Addition of the trifunctional isocyanate LLTI to either IPDI- or LLDI-based formulations resulted in a dry material, which has a high scratch resistance but is still flexible without breaking. Ratios of the isocyanates play an important role in the final properties of the material.

In general, the IPDI-based PUs shows higher stability in DMSO than the biobased. Additionally, the biobased PUs tend to swell in organic solvents, which is not the case for IPDI-based PUs. Besides differences in brittleness, differences in Tg can be observed in all four PUs. Combining two of these isocyanates results in changes in Tg, especially while replacing IPDI with LLDI, resulting in a drop in Tg. Gradually replacing LLDI with LLTI does not result in significant Tg changes in the material.

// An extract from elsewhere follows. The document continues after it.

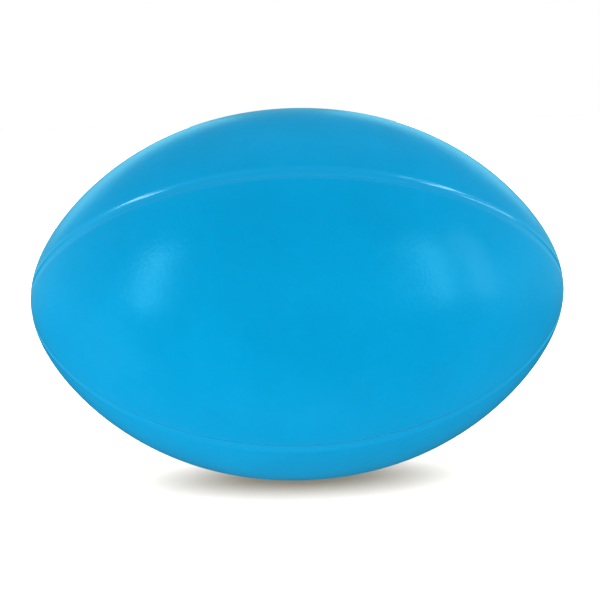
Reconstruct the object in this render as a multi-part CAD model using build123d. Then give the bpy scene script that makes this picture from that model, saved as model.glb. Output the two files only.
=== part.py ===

The mechanical properties of these materials depend on the isocyanate used for the PU formulation. If IPDI is the major component in the isocyanate mixture, the mechanical behavior is that of a hard and brittle material. Addition of the trifunctional isocyanate results in a much more rubbery material, visible in the stress–strain diagram. The slope of the curve starts to decrease at some point, reaching a plateau, which then leads to “necking” in the tensile tests.